A vital three-nil win at Walsall on Saturday opened up a small gap between those in the relegation zone and those just above it, with Wednesday in the latter camp. But "small" is the operative word, as three points is easily gathered in. For Watford, the season's remaining fixtures are increasingly meaningless...yet, from watching the earlier, gutless attempt at reaching the semi-final of a major cup competition, you might've thought that had always been the case. There are wrongs to be righted here.
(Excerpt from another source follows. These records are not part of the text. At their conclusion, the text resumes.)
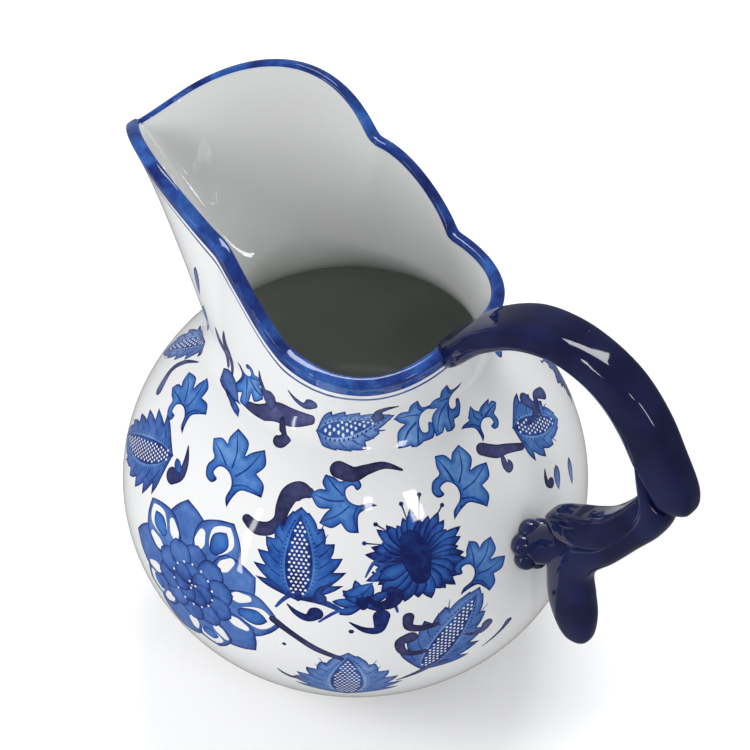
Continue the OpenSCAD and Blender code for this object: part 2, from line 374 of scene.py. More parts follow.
def great_blossom(azimuth, level, turn, radius, flip=1):
    """A full flower head: three rings of petals, white gaps between them and a dotted heart."""
    place = spot(azimuth, level, turn, flip)
    for k in range(10):
        angle = k * tau / 10
        size = 1 + 0.1 * sin(k * 2.4)
        lay(place, turned(petal(radius * 0.3, radius * size, radius * 0.31, 0.9), angle), 0.52, 0.46,
            indigo=0.25, edge=0.75)
        if k % 2:
            lay(place, turned(petal(radius * 0.62, radius * (size - 0.07), radius * 0.15, 0.8), angle), 0.0)
            lay(place, turned(petal(radius * 0.6, radius * (size - 0.15), radius * 0.11, 0.8), angle), 0.5,
                edge=0.6)
    for k in range(10):
        angle = (k + 0.5) * tau / 10
        oval = ribbon([(0, radius * 0.52, radius * 0.03), (0, radius * 0.6, radius * 0.07),
                       (0, radius * 0.72, radius * 0.045)], 0.7)
        lay(place, turned(oval, angle), 0.02, edge=0.0)
        lay(place, turned(petal(radius * 0.16, radius * 0.55, radius * 0.165, 0.2), angle), 0.56, 0.5,
            indigo=0.25, edge=0.6)
    for k in range(7):
        angle = (k + 0.25) * tau / 7
        lay(place, turned(petal(radius * 0.02, radius * 0.3, radius * 0.12, 0.1), angle), 0.66, 0.5,
            indigo=0.25, edge=0.5)
    rings = [(r * cos(a), r * sin(a)) for r, n in ((radius * 0.28, 14), (radius * 0.05, 3))
             for a in np.arange(n) * tau / n]
    spray_dots(place, rings, 0.04, 0.42)


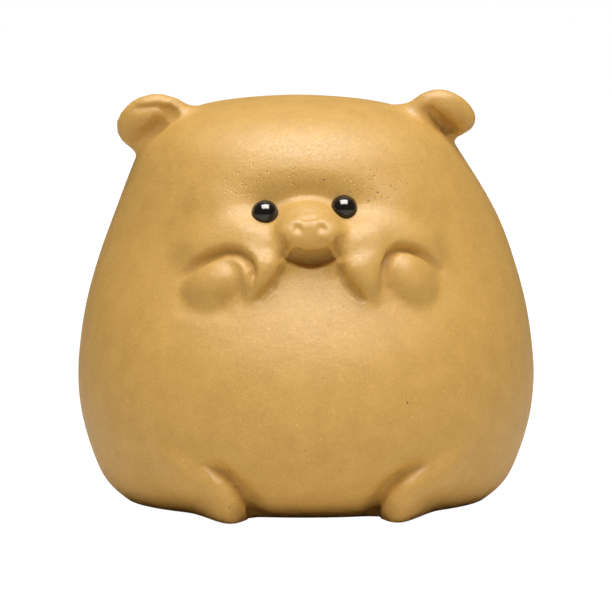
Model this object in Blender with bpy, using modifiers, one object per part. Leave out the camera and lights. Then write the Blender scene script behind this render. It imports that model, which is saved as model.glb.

Having commented in the preview for the Worthington Cup game that "Kevin Pressman is always the Sheffield Wednesday keeper and that's a good thing", it's a bit of a shock to find someone else between the sticks. Thanks to an ankle ligament injury, Pressman is currently out of action and Wimbledon's Paul Heald has been brought in on loan, with South African youngster Sean Roberts remaining on the bench.

In defence, former Blackburn bloke Marlon Broomes was cup-tied last time and will be suspended this. In his absence, captain and more regular midfielder Trond Egil Soltvedt will presumably continue to partner Danny Maddix at the back. The versatile Steve Haslam and wee Irish chap Derek Geary are likely to be the full-backs. Youngster Leigh Bromby, much-booked Ashley Westwood and, of course, Andy Hinchcliffe are all cluttering up the treatment room.

While Soltvedt is helping out further back, the midfield has been based around lanky youth product Tony Crane, although ex-Luton scrapper Paul McLaren may take over if he's recovered from an illness. With the lively Alan Quinn banned for this match, some reshuffling might be needed to fill the gaps and could involve Simon Donnelly, enjoying a rare break from perpetual injury, or Welshman Neil Gibson. Both were on the bench at Walsall. On the right, Matt Hamshaw was the scorer of that sensational second goal in the cup tie, running from his own half to beat Alec Chamberlain.

With Dean Windass back at Middlesbrough and Tommy Johnson checking vacancies at the Job Centre, Terry Yorath has again been on the phone to strengthen his attack, this time to bring David Johnson on loan from Forest. We know well just how erratically dangerous, and dangerously erratic, he can be. Efan Ekoku is equally familiar, while Finnish international Shefki Kuqi is an old-fashioned target man and was signed from Stockport in mid-January, swapping a lost relegation struggle for one that might still be won. Gerald Sibon continues to sit in the dugout rather more than a player of his evident quality ought to, while pacy Pablo Bonvin is on loan from Boca Juniors (fancy) and Michele Di Piedi is out with an ankle injury.

Really, there should be no need for much of a team-talk on this occasion. Back in December, we were well-beaten by a team that simply out-fought us, that demanded to know whether we fancied it and took full advantage of the fact that we clearly didn't. They won't have changed much. Have we?